Everything here goes in slow motion.
The village is very small, but it has a little restaurant and 3 tienda's (mini shops), where we can buy toilet paper, bread, water, just the basic stuff.
Every evening we walk from Jeff's house and our tent on a ancient Inca path towards the village, which is a pleasure. Along this path you meet horses loaded with firewood or bags with corn, dogs who bark and wiggle their tale at the same time, woman carrying sugarcane on their back and a chicken (ready to be slaughtered) under the arm, three ducks and and a few chicken families, a huge pink pig, a small black piggy
, more horses (parked up like cars outside the houses), giggling children ('Look at those strange Gringo's!) and cows who are going home.
We are very busy by greeting everybody on the track. When we arrive at the small restaurant, owned by senora Phillipa, it will be for sure we get rice, maybe with a small piece of chicken, ears of a pig or cooked stomach and there is fried banana or cooked yuka. Here the Peruvian people eat this 3 times a day, but we can handle that only once a day. Andy has difficulties to empty his plate, I eat mine and his. He is longing for pizza or a steak with chips. I am more longing for a good shower, a bucket is not very handy to use ( and we only used it once in 12 days).
Here the houses are from adobe, a mix of straw and clay, mixed together by human feet or by horses. When it's dried out it's very strong and heavy. Jeff made the adobe bricks by himself and he put bamboo sticks in the walls to make the house earthquake proof. At the moment workers are plastering the outside of the house and it looks already really good.

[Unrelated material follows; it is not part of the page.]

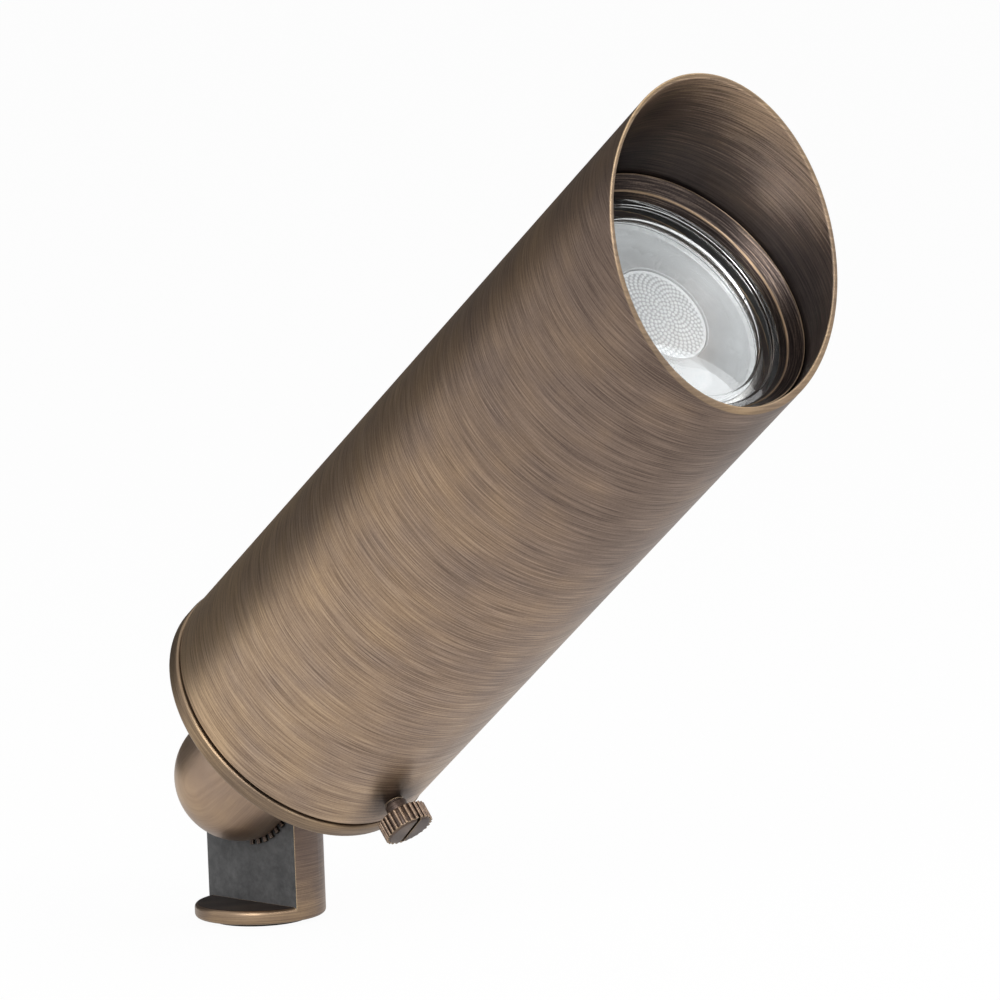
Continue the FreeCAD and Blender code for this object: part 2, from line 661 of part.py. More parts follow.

Posted by Maya Vermeer at June 24, 2009 03:12 AM GMT
Andy is in his element by giving Jeff a hand and I am happy with writing and reading. But soon we will be on the road again, towards Tarapoto, Tingo Maria and Cuzco. It will be a difficult ride through the hot and maybe muddy jungle, into the cool mountains, crossing some high passes. When we arrive in Cuzco we will celebrate all this and drink to much beer at Jeff's bar. And Andy will get his steak and chips!